Our DevOps unit (Samed) has set up a training pipeline that simplifies the empirical evaluation of ML ideas. For the researcher, triggering a training run is a simple as tagging a commit and pushing it. The tag triggers a pipeline which creates a new virtual machine (VM) on the Google Cloud Platform (GCP). The VM is configured to have a GPU and to run the training job (Python files).
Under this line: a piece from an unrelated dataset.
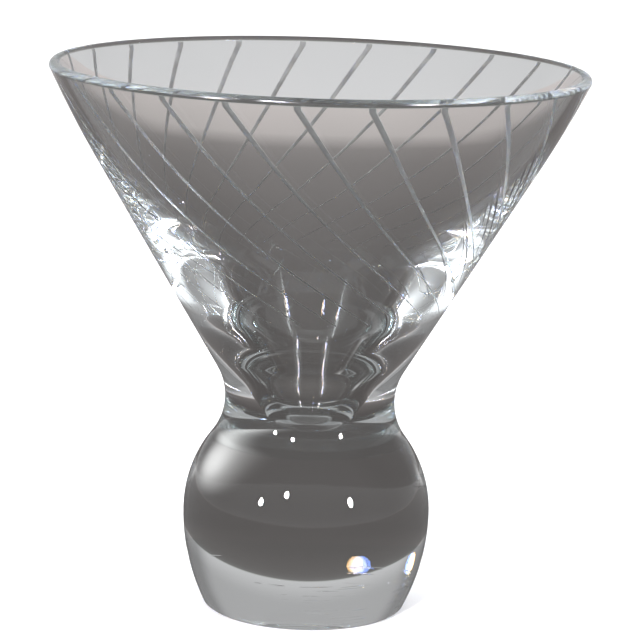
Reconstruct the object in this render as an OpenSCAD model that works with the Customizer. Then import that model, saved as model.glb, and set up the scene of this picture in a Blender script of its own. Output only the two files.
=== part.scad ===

The results (e.g. model weights and logged metrics) were streamed to a persistent storage which the ML researcher could access through the GCP user interface and a TensorBoard instance which we kept running.

More details about the pipeline can be found here and an analysis of GCP's capabilities (from our perspective) is written down here.

Results

Our final submission was intended to be a pre-trained ResNet (baseline supplied by the challenge) which uses a LESCI-layer at a level in the network that gives a good balance between robustness and accuracy (more about our reasoning behind this in our PDF article).

Computing the PCA on the activations from early layers turned out to be computationally infeasible in terms of memory requirement, which is why we had to constrain our hyperparameter search to only one position late in the network where the dimension of an activation was only 512 (instead of 131,072 up to 262,144 in higher layers).

Unfortunately, this hyperparameter grid search gave us no combination of parameters that resulted in an accuracy of more than 50.0% and a good percentage of inputs that were projected at the same time (calculated based on the Tiny ImageNet validation set).

Future work should focus on inserting a LESCI-layer at an earlier layer in the network, which we were not able to do for a lack of computational resources.